— SHORT PROBLEM —
Write out the whole listing again, exactly.

──────

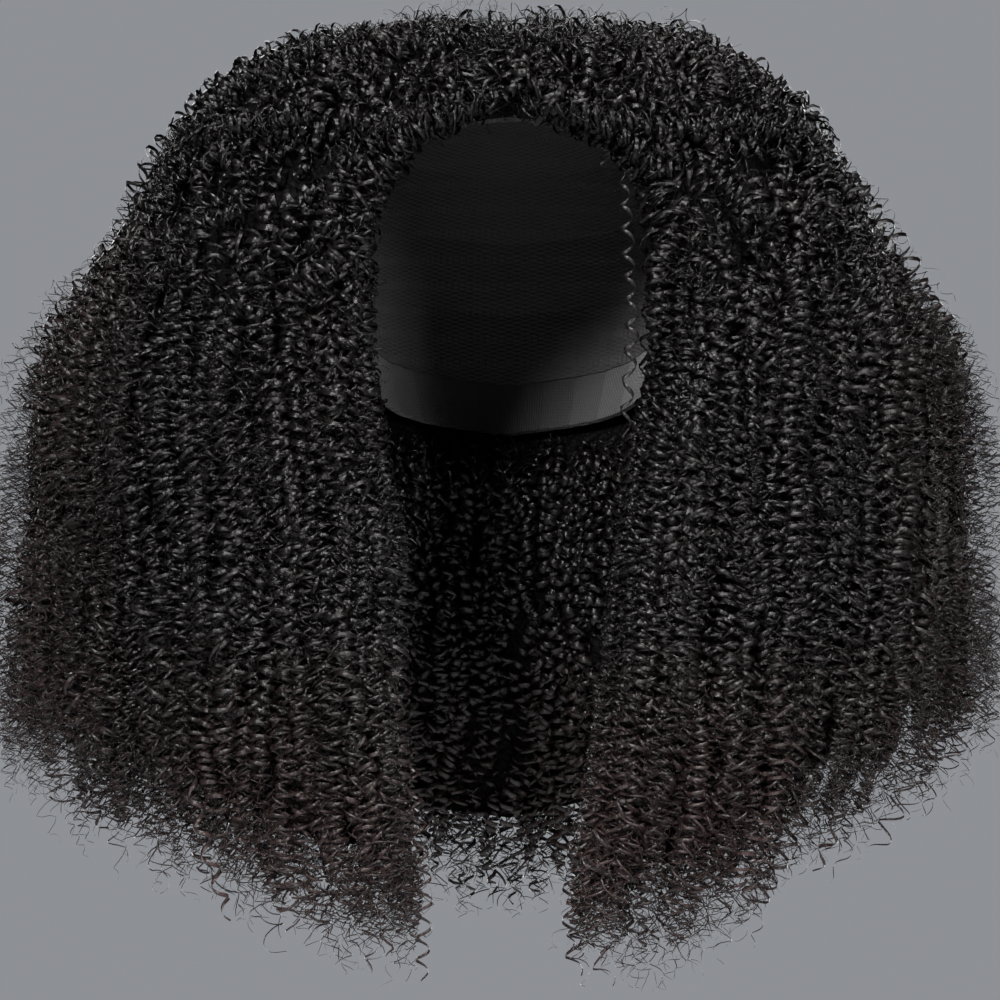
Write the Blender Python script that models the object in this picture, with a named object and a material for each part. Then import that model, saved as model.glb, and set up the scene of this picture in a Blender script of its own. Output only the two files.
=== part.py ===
"""Half wig of kinky curls on a three-quarter cap, at its real size, in metres, +Z up.

The wearer looks along -Y. The origin is the crown of the head, inside the top of the cap, where the wig sits.
Left and right are as someone facing the wearer sees them: left is -X.

The cap and its bands are shells on the ellipsoid of the head. The curls are thick shells of locks: each block
of curls runs between the outline of the whole hair and a form of head, neck and shoulders that it leaves free.
"""

import math
import random
from collections import namedtuple
from functools import lru_cache

import bmesh
import bpy
import numpy as np

# The head that the cap is made for
HEAD_HALF_WIDTH = 0.076
HEAD_HALF_LENGTH = 0.096
HEAD_VAULT = 0.100  # from the widest level of the head up to its crown

# Cap, bands and comb
CAP_WALL = 0.0018
BAND_WALL = 0.0022
BAND_WIDTH = 0.024
BAND_END_AZIMUTH = 100  # degrees from the face, at the ears
COMB_WALL = 0.0012
COMB_HALF_LENGTH = 0.024
COMB_SPINE = 0.005
COMB_TEETH_LENGTH = 0.018
COMB_TEETH = 11
COMB_SETBACK = 0.003  # between the band and the comb's spine

# The hair
HAIR_RISE = 0.020  # above the crown of the head
SEAM_DROP = 0.080  # from the crown of the head down to where the crown's curls end
HAIR_DROP = 0.402  # from the crown of the head down to level 1, just under the lowest ends
LEFT_DEPTH = 0.148  # hair beyond the side of the head, at its widest
RIGHT_DEPTH = 0.138
FRONT_DEPTH = 0.034  # hair ahead of the forehead
BACK_DEPTH = 0.082  # hair behind the back of the head
FACE_HALF_WIDTH = 0.0585  # half the opening beside the face, at its widest
SHOULDER_RISE = 0.028  # how far the curls' underside climbs inwards over a shoulder
OUTLINE_POWER = 2.2  # 2 is an ellipse, more is squarer
EDGE_ROUNDING = 0.026  # along the surface, beside the face
EDGE_THICKNESS = 0.42  # of the full thickness, at the very edge

# The locks on the hair's surface
LOCK_DEPTH = 0.007
TIP_DEPTH = 0.011  # deeper valleys between the tips
TIP_LENGTH = 0.040  # the stretch over which the tips part
TIP_CLOSING = 0.45  # how much of its thickness a lock loses by its tip
TIP_STEP = 0.014  # how much shorter the hair is between two tips
TIP_SCATTER = 0.0045
LOCK_FADE = 0.6  # power by which the locks rise from the top of the head
WAVE_PITCH = 0.058
WAVE_SIDEWAYS = 0.0050
WAVE_OUTWARDS = 0.0028
WAVE_TURN = 9  # how much of a wave changes with the azimuth, so that neighbours are out of step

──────

— EXERCISE RESULT —
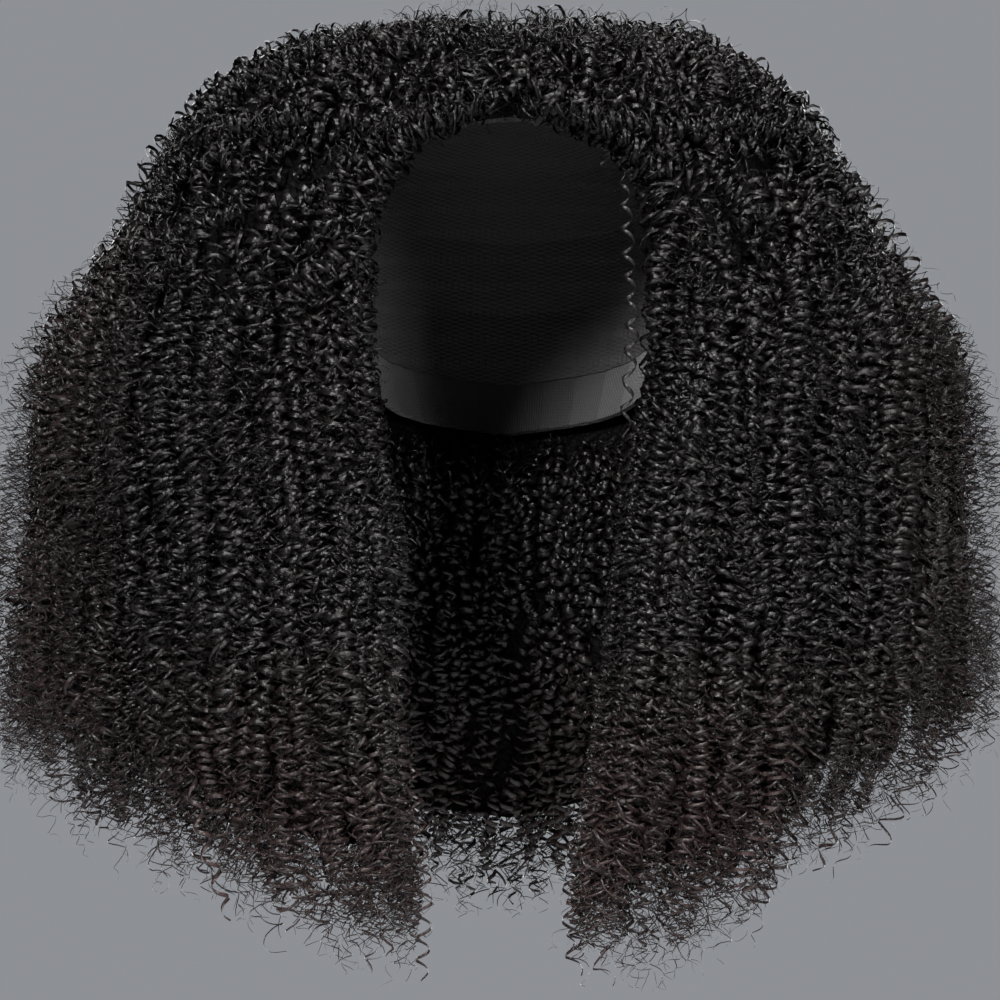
Write the Blender Python script that models the object in this picture, with a named object and a material for each part. Then import that model, saved as model.glb, and set up the scene of this picture in a Blender script of its own. Output only the two files.
=== part.py ===
"""Half wig of kinky curls on a three-quarter cap, at its real size, in metres, +Z up.

The wearer looks along -Y. The origin is the crown of the head, inside the top of the cap, where the wig sits.
Left and right are as someone facing the wearer sees them: left is -X.

The cap and its bands are shells on the ellipsoid of the head. The curls are thick shells of locks: each block
of curls runs between the outline of the whole hair and a form of head, neck and shoulders that it leaves free.
"""

import math
import random
from collections import namedtuple
from functools import lru_cache

import bmesh
import bpy
import numpy as np

# The head that the cap is made for
HEAD_HALF_WIDTH = 0.076
HEAD_HALF_LENGTH = 0.096
HEAD_VAULT = 0.100  # from the widest level of the head up to its crown

# Cap, bands and comb
CAP_WALL = 0.0018
BAND_WALL = 0.0022
BAND_WIDTH = 0.024
BAND_END_AZIMUTH = 100  # degrees from the face, at the ears
COMB_WALL = 0.0012
COMB_HALF_LENGTH = 0.024
COMB_SPINE = 0.005
COMB_TEETH_LENGTH = 0.018
COMB_TEETH = 11
COMB_SETBACK = 0.003  # between the band and the comb's spine

# The hair
HAIR_RISE = 0.020  # above the crown of the head
SEAM_DROP = 0.080  # from the crown of the head down to where the crown's curls end
HAIR_DROP = 0.402  # from the crown of the head down to level 1, just under the lowest ends
LEFT_DEPTH = 0.148  # hair beyond the side of the head, at its widest
RIGHT_DEPTH = 0.138
FRONT_DEPTH = 0.034  # hair ahead of the forehead
BACK_DEPTH = 0.082  # hair behind the back of the head
FACE_HALF_WIDTH = 0.0585  # half the opening beside the face, at its widest
SHOULDER_RISE = 0.028  # how far the curls' underside climbs inwards over a shoulder
OUTLINE_POWER = 2.2  # 2 is an ellipse, more is squarer
EDGE_ROUNDING = 0.026  # along the surface, beside the face
EDGE_THICKNESS = 0.42  # of the full thickness, at the very edge

# The locks on the hair's surface
LOCK_DEPTH = 0.007
TIP_DEPTH = 0.011  # deeper valleys between the tips
TIP_LENGTH = 0.040  # the stretch over which the tips part
TIP_CLOSING = 0.45  # how much of its thickness a lock loses by its tip
TIP_STEP = 0.014  # how much shorter the hair is between two tips
TIP_SCATTER = 0.0045
LOCK_FADE = 0.6  # power by which the locks rise from the top of the head
WAVE_PITCH = 0.058
WAVE_SIDEWAYS = 0.0050
WAVE_OUTWARDS = 0.0028
WAVE_TURN = 9  # how much of a wave changes with the azimuth, so that neighbours are out of step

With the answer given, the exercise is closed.